Reproduce only the lines of the material below that start at the line containing "Continue the three.js" and stop at the line containing "if empty is". Keep both end lines.

[3D code data]

= = = = =

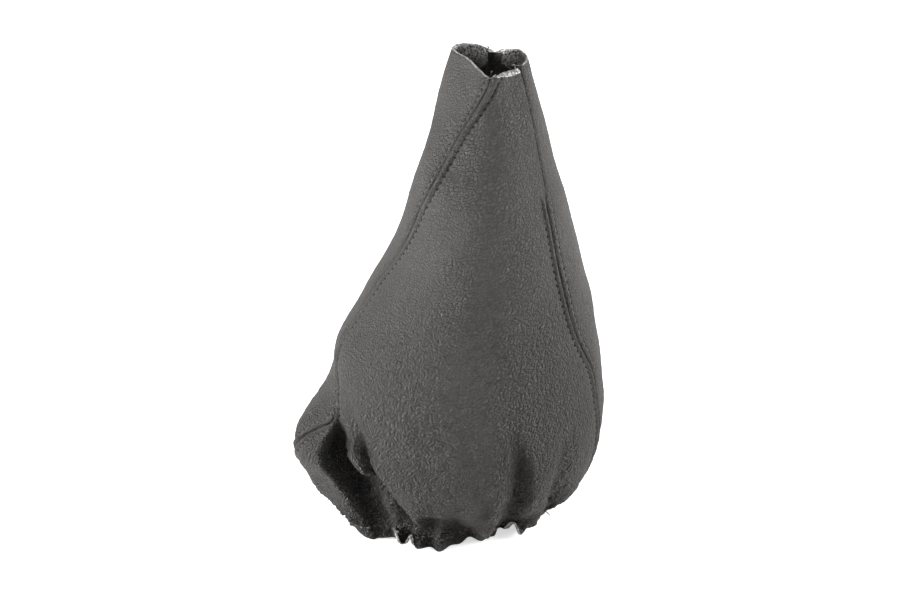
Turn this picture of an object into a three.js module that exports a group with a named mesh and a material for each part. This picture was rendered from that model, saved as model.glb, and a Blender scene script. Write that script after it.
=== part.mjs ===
// Gear lever gaiter: three leather panels, sewn into a tapering bag with a gathered hem.
// Units are millimetres. X runs to the right, Y away from the viewer, Z up. The hem stands on z = 0.
import * as THREE from 'three';

// Driving sizes
const HEIGHT = 246;
const LEATHER = 1.2;
const GAP = 0.3;
const ALLOWANCE = 7;
const STITCH_LINE = 3.5;
const THREAD_RADIUS = 0.3;
const TOPSTITCH_TOP_RIGHT = 180;
const GATHERS = 23;
const GATHER_LINE = 6;
const ELASTIC_LOW = 3;
const ELASTIC_HIGH = 9;
const ELASTIC_THICKNESS = 0.8;

const RAD = Math.PI / 180;

// A smooth curve through a few [input, value] points
function curve(points) {
  const x = points.map((p) => p[0]);
  const y = points.map((p) => p[1]);
  const last = x.length - 1;
  const width = [];
  const slope = [];
  for (let i = 0; i < last; i += 1) {
    width.push(x[i + 1] - x[i]);
    slope.push((y[i + 1] - y[i]) / width[i]);
  }
  const tangent = [slope[0]];
  for (let i = 1; i < last; i += 1) {
    tangent.push((slope[i - 1] * width[i] + slope[i] * width[i - 1]) / (width[i] + width[i - 1]));
  }
  tangent.push(slope[last - 1]);
  return (value) => {
    const v = Math.min(Math.max(value, x[0]), x[last]);
    let i = 0;
    while (i < last - 1 && v > x[i + 1]) i += 1;
    const t = (v - x[i]) / width[i];
    const u = 1 - t;
    return (1 + 2 * t) * u * u * y[i] + t * u * u * width[i] * tangent[i]
      + t * t * (3 - 2 * t) * y[i + 1] - t * t * u * width[i] * tangent[i + 1];
  };
}

// The same round a full turn, in degrees
function turnCurve(points) {
  const n = points.length;
  const before = points.slice(n - 2).map(([a, r]) => [a - 360, r]);
  const after = points.slice(0, 2).map(([a, r]) => [a + 360, r]);
  const f = curve([...before, ...points, ...after]);
  return (angle) => f((((angle - points[0][0]) % 360) + 360) % 360 + points[0][0]);
}

function smooth(a, b, x) {
  const t = Math.min(Math.max((x - a) / (b - a), 0), 1);
  return t * t * (3 - 2 * t);
}

function bell(x) {
  return Math.exp(-x * x);
}

function wrap(angle) {
  return ((((angle + 180) % 360) + 360) % 360) - 180;
}

// Outline by height: how far the bag reaches to each side
const LEFT = curve([[0, -44], [20, -55], [45, -59], [80, -60], [93, -58.5], [118, -46.5], [150, -31],
  [200, -15.5], [HEIGHT, -1.5]]);
const RIGHT = curve([[0, 50], [20, 64], [42, 73.5], [62, 76.5], [85, 75], [134, 66], [183, 53], [HEIGHT, 36]]);
const FRONT = curve([[0, -42], [8, -45], [25, -59], [45, -65], [75, -63], [120, -50], [170, -37],
  [210, -27], [HEIGHT, -20]]);
const BACK = curve([[0, 56], [20, 66], [45, 72], [75, 70], [120, 55], [170, 38], [210, 26], [HEIGHT, 18]]);
const SQUARENESS = curve([[0, 2], [30, 2.25], [90, 2.25], [150, 2.05], [HEIGHT, 2]]);

// Heart-shaped rim: [degrees from the front, radius], the notch at the back
const RIM = turnCurve([[0, 15.2], [25, 15.2], [55, 15.8], [77, 17.5], [104, 18.6], [128, 20], [147, 18.5],
  [164, 8.5], [182, 14.5], [196, 21.5], [211, 26.3], [227, 26.2], [237, 22.6], [260, 12.8], [284, 10.4],
  [301, 10.2], [330, 12.4]]);

// Seams: degrees from the front by height
const SEAM_LEFT = curve([[0, -118], [20, -98], [42, -84], [55, -75], [63, -67], [75, -70], [90, -78],
  [120, -78], [136, -75], [156, -66], [185, -53], [210, -38], [228, -18], [HEIGHT, 4]]);
const SEAM_RIGHT = curve([[0, 92], [40, 72], [66, 67], [86, 66], [111, 57], [140, 51.5], [196, 52.5],
  [HEIGHT, 50]]);
const SEAM_BACK = curve([[0, 195], [100, 180], [HEIGHT, 164]]);

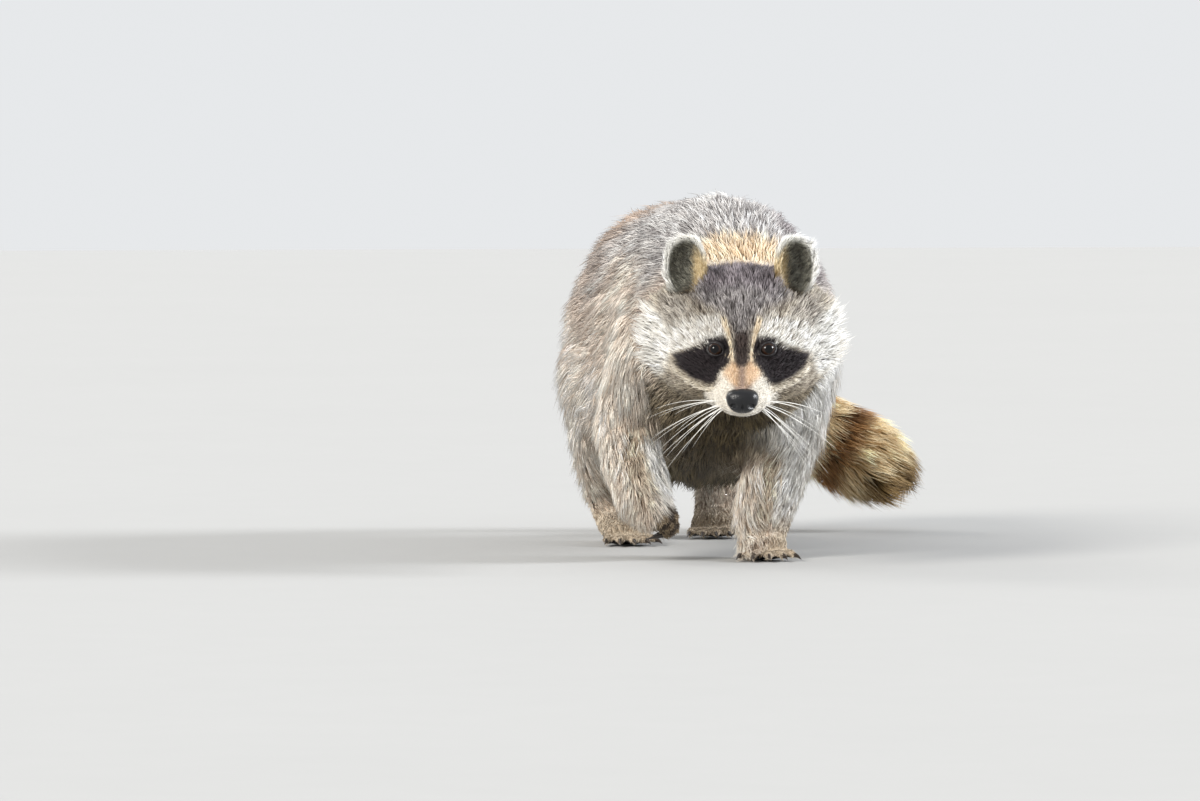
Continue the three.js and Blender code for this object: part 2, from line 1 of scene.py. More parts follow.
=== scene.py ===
# %% [markdown]
# # A life-size raccoon in its coat
# The animal walks towards the viewer with one forepaw lifted. Its solids give the outline of the coat,
# out to the tips of the hairs. This lesson turns them into a skin with many thousands of small tufts of
# hair on it, and adds the eyes, nose, whiskers and claws, much as a museum fits a hide over a carved form
# and sets glass eyes into it. Every size is in metres.

# %% Load the frame
import math
from types import SimpleNamespace

import bpy
import numpy as np
from mathutils import Matrix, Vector
from mathutils.bvhtree import BVHTree


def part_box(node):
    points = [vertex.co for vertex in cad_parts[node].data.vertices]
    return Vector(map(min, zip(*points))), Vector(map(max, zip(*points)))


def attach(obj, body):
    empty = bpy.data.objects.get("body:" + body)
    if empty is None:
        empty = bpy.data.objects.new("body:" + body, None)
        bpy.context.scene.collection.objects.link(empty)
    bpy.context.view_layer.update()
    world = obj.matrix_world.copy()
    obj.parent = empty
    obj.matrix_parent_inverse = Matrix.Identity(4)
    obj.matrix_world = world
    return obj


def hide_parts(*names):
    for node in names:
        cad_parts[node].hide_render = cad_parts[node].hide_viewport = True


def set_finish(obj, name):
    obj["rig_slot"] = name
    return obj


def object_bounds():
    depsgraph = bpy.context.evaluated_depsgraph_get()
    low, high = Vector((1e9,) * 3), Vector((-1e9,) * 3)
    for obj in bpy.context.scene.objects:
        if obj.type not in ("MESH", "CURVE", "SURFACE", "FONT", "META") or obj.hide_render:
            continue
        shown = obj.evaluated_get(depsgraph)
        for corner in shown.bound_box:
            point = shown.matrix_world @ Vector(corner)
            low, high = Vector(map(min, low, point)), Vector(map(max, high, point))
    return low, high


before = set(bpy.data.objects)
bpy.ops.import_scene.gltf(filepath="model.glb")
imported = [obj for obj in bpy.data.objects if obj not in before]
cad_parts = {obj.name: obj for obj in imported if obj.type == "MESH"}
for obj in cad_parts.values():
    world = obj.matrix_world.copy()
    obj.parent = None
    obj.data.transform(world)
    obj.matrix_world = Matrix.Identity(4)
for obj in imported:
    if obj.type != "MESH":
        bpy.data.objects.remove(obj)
CAD_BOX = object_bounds()
MM = 0.001
print(len(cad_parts), "solids, box", [round(v, 3) for v in CAD_BOX[1] - CAD_BOX[0]])

# %% [markdown]
# ## Small tools
# Arrays of points have one row for each point. A line that works on a whole array is far quicker than a
# loop over the corners of a mesh. These few helpers are used all through the lesson.

# %% Directions, blends and centres
def unit(v):
    """Each row divided by its length."""
    return v / np.maximum(np.linalg.norm(v, axis=-1, keepdims=True), 1e-12)


def dot(a, b):
    """The scalar product of each row of a with each row of b, kept as a column."""
    return np.sum(a * b, axis=-1, keepdims=True)


def ramp(x, low, high):
    """0 below low, 1 above high, and an even S-curve between them."""
    t = np.clip((x - low) / (high - low), 0, 1)
    return t * t * (3 - 2 * t)


def mix(a, b, share):
    """a where share is 0 and b where it is 1."""
    return a + (b - a) * share


def centre(node):
    """The middle of a solid's box."""
    low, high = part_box(node)
    return (np.array(low) + np.array(high)) / 2


def mesh_arrays(mesh):
    """A mesh's points, and the numbers of the corners of its triangles, as rows."""
    points = np.empty(len(mesh.vertices) * 3)
    mesh.vertices.foreach_get("co", points)
    mesh.calc_loop_triangles()
    corners = np.empty(len(mesh.loop_triangles) * 3, np.int32)
    mesh.loop_triangles.foreach_get("vertices", corners)
    return points.reshape(-1, 3), corners.reshape(-1, 3)


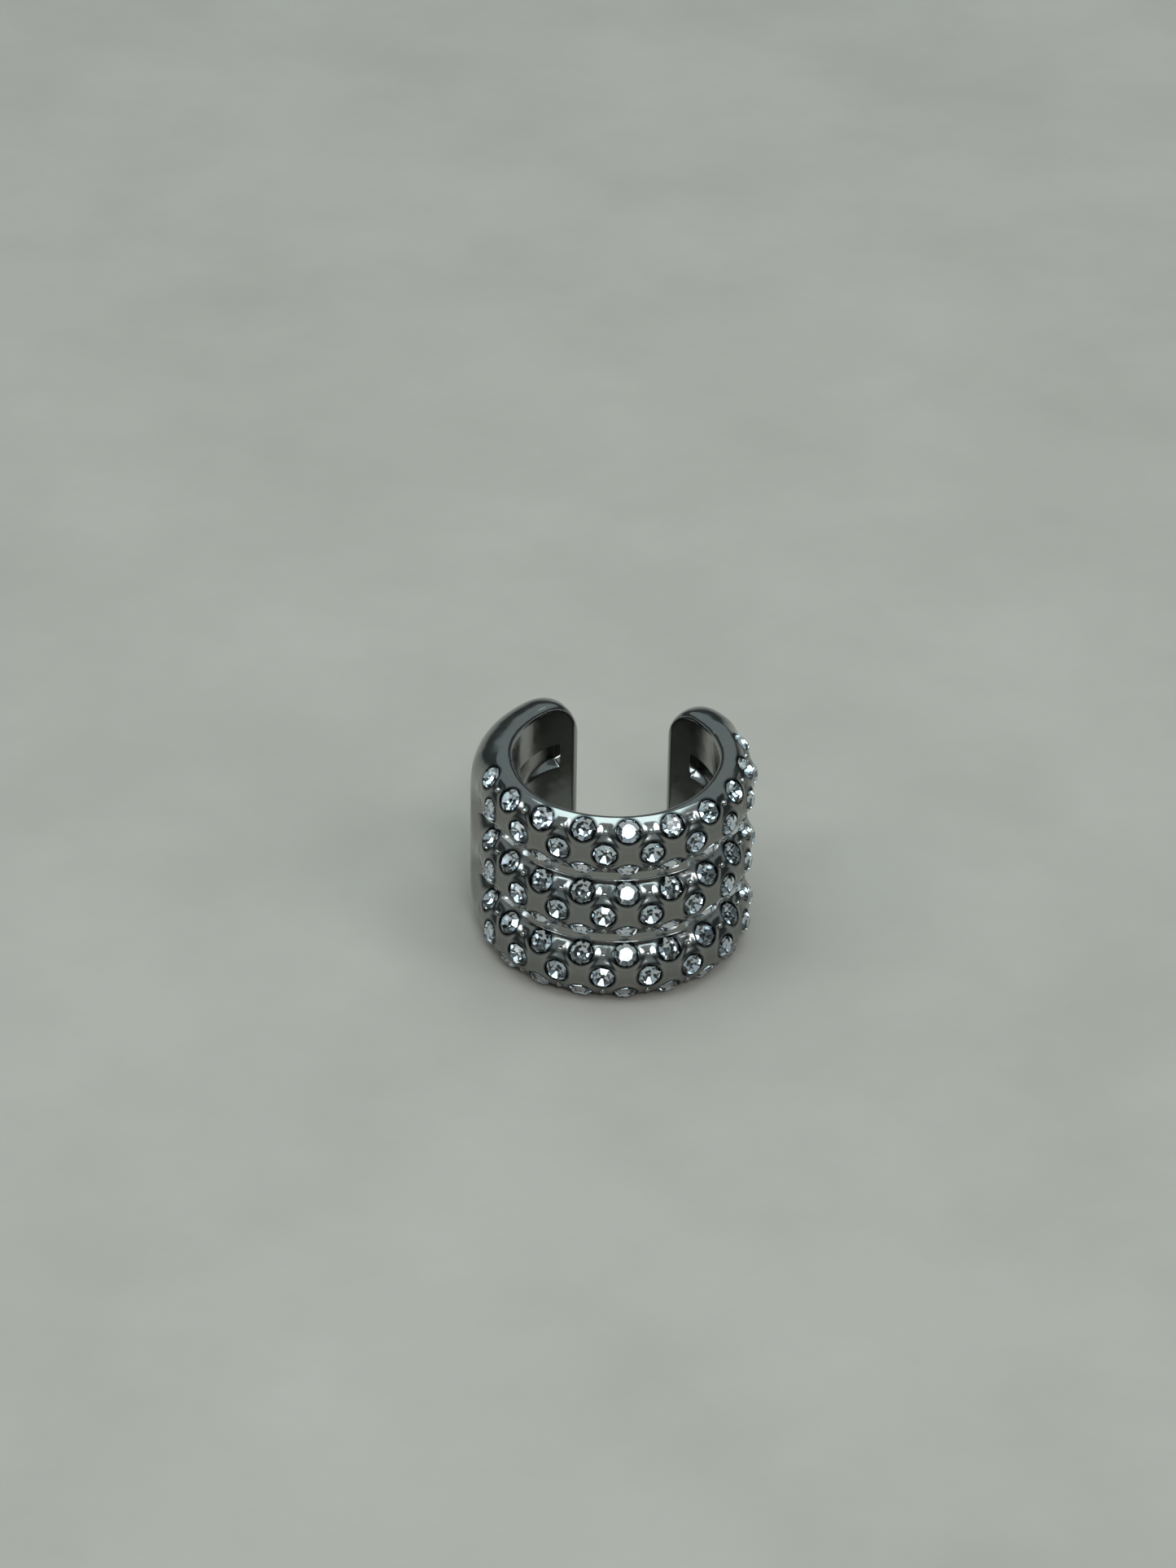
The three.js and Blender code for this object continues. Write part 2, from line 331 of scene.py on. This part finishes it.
def makePlating(name):
    # Dark plated metal: cloudy tint and gloss, painted shade that turns it near black round the crystals
    # and in the hollows, soft waves left by casting and polishing, and fine rubbing marks
    material, nodes, links, shader = newMaterial(name)
    place = nodes.new("ShaderNodeTexCoord").outputs["Object"]
    recess = nodes.new("ShaderNodeAttribute")
    recess.attribute_name = "recess"
    cloud = addNoise(nodes, links, place, platingLook["cloudScale"], detail=4)
    share = addRange(nodes, links, cloud, 0, 1)
    tint = addMix(nodes, links, share, platingLook["colour"], platingLook["warm"])
    # painted shade: the recess attribute mixes a near-black colour into the plating round the crystals
    # and in the hollows
    tint = addMix(nodes, links, recess.outputs["Fac"], tint, platingLook["paintedShade"])
    links.new(tint, shader.inputs["Base Color"])
    smear = addNoise(nodes, links, place, platingLook["smearScale"], detail=5, roughness=0.6)
    gloss = addRange(nodes, links, smear, *platingLook["roughness"])
    links.new(gloss, shader.inputs["Roughness"])
    shader.inputs["Metallic"].default_value = 1
    wave = addNoise(nodes, links, place, platingLook["waveScale"], detail=2)
    waves = addBump(nodes, links, wave, platingLook["waveHeight"])
    rubPlace = addStretch(nodes, links, place, platingLook["rubScale"])
    rub = addNoise(nodes, links, rubPlace, scale=1, detail=3)
    marks = addBump(nodes, links, rub, platingLook["rubHeight"], waves)
    links.new(marks, shader.inputs["Normal"])
    return material


# Clear glass, its silver backing, and how uneven the gloss of both is
crystalLook = {
    "glass": (0.97, 0.98, 1.0),
    "ior": 1.58,
    "foil": (0.84, 0.91, 0.92),
    "foilTint": (0.79, 0.82, 0.88),
    "foilScale": 1500,
    "foilRoughness": (0.04, 0.12),
    "wearScale": 2500,
    "wearRoughness": (0.0, 0.03),
}


def makeGlass(name):
    # Clear cut glass with the faintest wear
    material, nodes, links, shader = newMaterial(name)
    place = nodes.new("ShaderNodeTexCoord").outputs["Object"]
    shader.inputs["Base Color"].default_value = (*crystalLook["glass"], 1)
    shader.inputs["IOR"].default_value = crystalLook["ior"]
    shader.inputs["Transmission Weight"].default_value = 1
    wear = addNoise(nodes, links, place, crystalLook["wearScale"], detail=3)
    gloss = addRange(nodes, links, wear, *crystalLook["wearRoughness"])
    links.new(gloss, shader.inputs["Roughness"])
    return material


def makeFoil(name):
    # Silver backing of a crystal, a little uneven
    material, nodes, links, shader = newMaterial(name)
    place = nodes.new("ShaderNodeTexCoord").outputs["Object"]
    cloud = addNoise(nodes, links, place, crystalLook["foilScale"], detail=3)
    share = addRange(nodes, links, cloud, 0, 1)
    tint = addMix(nodes, links, share, crystalLook["foil"], crystalLook["foilTint"])
    links.new(tint, shader.inputs["Base Color"])
    gloss = addRange(nodes, links, cloud, *crystalLook["foilRoughness"])
    links.new(gloss, shader.inputs["Roughness"])
    shader.inputs["Metallic"].default_value = 1
    return material


plating = makePlating("dark plating")
glass = makeGlass("clear cut glass")
foil = makeFoil("silver backing")
print("materials made")


# Body


# Recess in the inner wall near each end, with the left end as -1 and the right one as 1
pocketForm = {
    "level": 2.05,
    "height": 1.3,
    "depth": 0.45,
    "tipDistance": {-1: 1.45, 1: 2.05},
    "length": 3.0,
    "edge": 0.07,
    "ramp": 0.40,
}

# Points of the body's mesh: steps in millimetres along the outline and in degrees round the ear,
# stations at each tip and at each end of a recess, and points of each fillet and stretch of wall
bodyGrid = {
    "step": 0.07,
    "turn": 1,
    "fieldTurn": 2,
    "tipStations": 40,
    "pocketStations": 15,
    "filletPoints": 16,
    "wallPoints": (8, 13, 9, 17, 18),
}


def pocketDepth(angle, height):
    # Depth grows evenly towards the tip inside a soft-edged frame, which has a long slope at its
    # lower side, and is nothing outside it
    tipDistance = pocketForm["tipDistance"]
    start = tipAngle - np.where(angle < 0, tipDistance[-1], tipDistance[1]) / midRadius
    run = pocketForm["length"] / endWall
    edge = pocketForm["edge"]
    side = np.abs(angle)
    share = np.clip((side - start + run) / run, 0, 1)
    top = pocketForm["level"] + pocketForm["height"] / 2
    low = top - pocketForm["height"]
    frameUp = 1 - smoothStep(height, top - edge / 2, top + edge / 2)
    frameUp = frameUp * smoothStep(height, low - edge, low - edge + pocketForm["ramp"])
    turn = edge / 2 / endWall
    frameSide = 1 - smoothStep(side, start - turn, start + turn)
    return pocketForm["depth"] * share * frameUp * frameSide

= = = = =

• _Solution below_
Continue the three.js and Blender code for this object: part 2, from line 1 of scene.py. More parts follow.
=== scene.py ===
# %% [markdown]
# # A life-size raccoon in its coat
# The animal walks towards the viewer with one forepaw lifted. Its solids give the outline of the coat,
# out to the tips of the hairs. This lesson turns them into a skin with many thousands of small tufts of
# hair on it, and adds the eyes, nose, whiskers and claws, much as a museum fits a hide over a carved form
# and sets glass eyes into it. Every size is in metres.

# %% Load the frame
import math
from types import SimpleNamespace

import bpy
import numpy as np
from mathutils import Matrix, Vector
from mathutils.bvhtree import BVHTree


def part_box(node):
    points = [vertex.co for vertex in cad_parts[node].data.vertices]
    return Vector(map(min, zip(*points))), Vector(map(max, zip(*points)))


def attach(obj, body):
    empty = bpy.data.objects.get("body:" + body)
    if empty is None:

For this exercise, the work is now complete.